Please output exactly the lines of the material from the first through the line containing "const LOCK_HEIGHT = 266;", and nothing more.

### [Supplied material]
▬▬▬

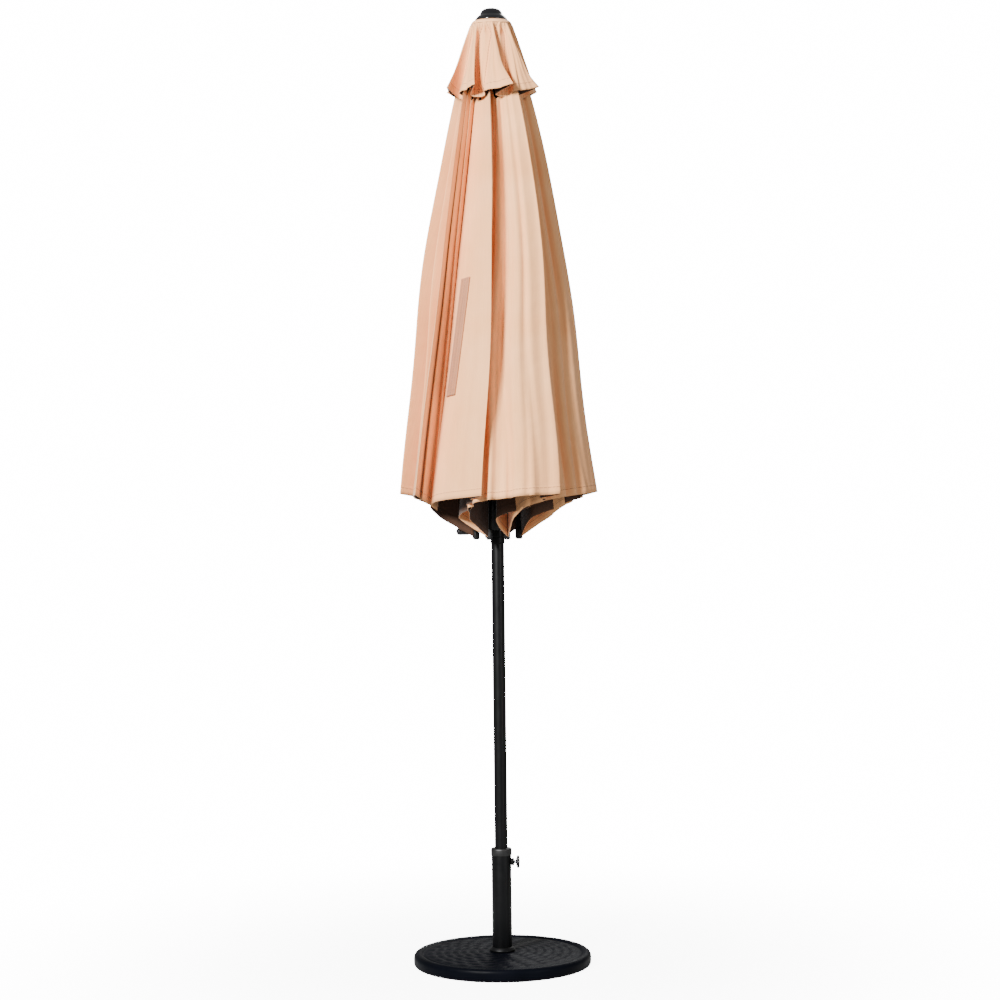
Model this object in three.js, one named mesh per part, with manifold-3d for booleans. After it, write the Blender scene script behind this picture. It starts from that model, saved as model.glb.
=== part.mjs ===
// Centre-pole market umbrella with a crank lift and a round weighted base, folded shut.
// Millimetres, +Z up, origin where the pole's axis meets the ground. -Y is the front.
import * as THREE from 'three';
import { mergeVertices } from 'three/addons/utils/BufferGeometryUtils.js';
import Module from 'manifold-3d';

const wasm = await Module();
wasm.setup();

// ---- driving dimensions -------------------------------------------------------------------
const GAP = 0.35;                    // clearance between pieces that touch

const PLATE_RADIUS = 229;            // weighted base disc
const PLATE_RIM_HEIGHT = 34;
const PLATE_RECESS = 22;             // hollow under the disc, inside its standing ring
const PLATE_MIDDLE_HEIGHT = 36;
const BOLT_HOLE_RADIUS = 7;

const STEM_RADIUS = 25.4;            // two-inch receiver tube
const STEM_WALL = 2;
const STEM_TOP = 297;
const STEM_CAP_TOP = 302.5;
const LOCK_HEIGHT = 266;             // thumb screw above the ground

const POLE_RADIUS = 16.5;
const POLE_WALL = 1.5;
const POLE_FOOT = 55;
const POLE_SPLIT = 1107;             // where the two pole halves meet, inside the coupler
const POLE_TOP = 2393;
const COUPLER_BOTTOM = 1088;
const COUPLER_TOP = 1123;

const CRANK_OPENING = 7;             // radius of the hole that the lift cord enters by
const CRANK_OPENING_HEIGHT = 1206;
const HOUSING_TOP = 1232;

const SIDES = 8;                     // ribs, struts and canopy panels
const FIRST_RIB_AZIMUTH = 24.5;      // degrees from +X, anticlockwise from above
const STEP_AZIMUTH = 360 / SIDES;
const CRANK_AZIMUTH = FIRST_RIB_AZIMUTH + 3.5 * STEP_AZIMUTH;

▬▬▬

### [Response]
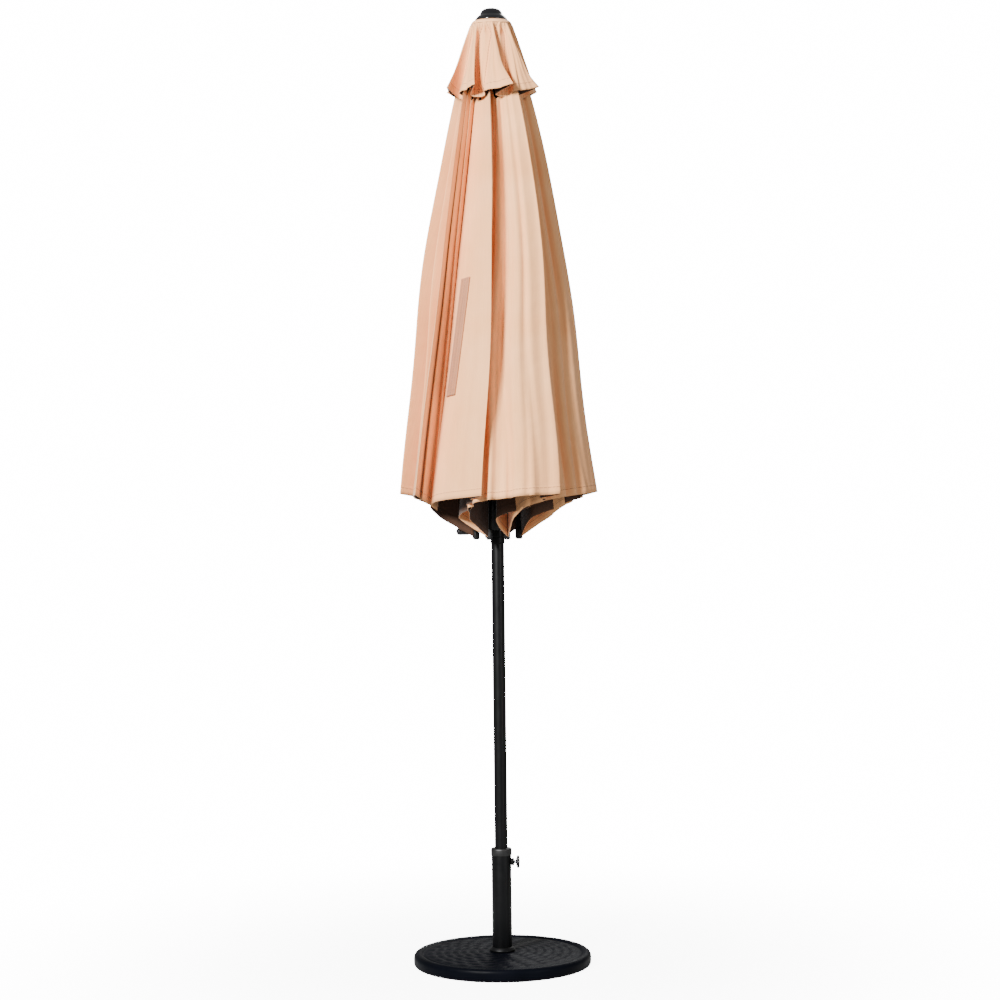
Model this object in three.js, one named mesh per part, with manifold-3d for booleans. After it, write the Blender scene script behind this picture. It starts from that model, saved as model.glb.
=== part.mjs ===
// Centre-pole market umbrella with a crank lift and a round weighted base, folded shut.
// Millimetres, +Z up, origin where the pole's axis meets the ground. -Y is the front.
import * as THREE from 'three';
import { mergeVertices } from 'three/addons/utils/BufferGeometryUtils.js';
import Module from 'manifold-3d';

const wasm = await Module();
wasm.setup();

// ---- driving dimensions -------------------------------------------------------------------
const GAP = 0.35;                    // clearance between pieces that touch

const PLATE_RADIUS = 229;            // weighted base disc
const PLATE_RIM_HEIGHT = 34;
const PLATE_RECESS = 22;             // hollow under the disc, inside its standing ring
const PLATE_MIDDLE_HEIGHT = 36;
const BOLT_HOLE_RADIUS = 7;

const STEM_RADIUS = 25.4;            // two-inch receiver tube
const STEM_WALL = 2;
const STEM_TOP = 297;
const STEM_CAP_TOP = 302.5;
const LOCK_HEIGHT = 266;             // thumb screw above the ground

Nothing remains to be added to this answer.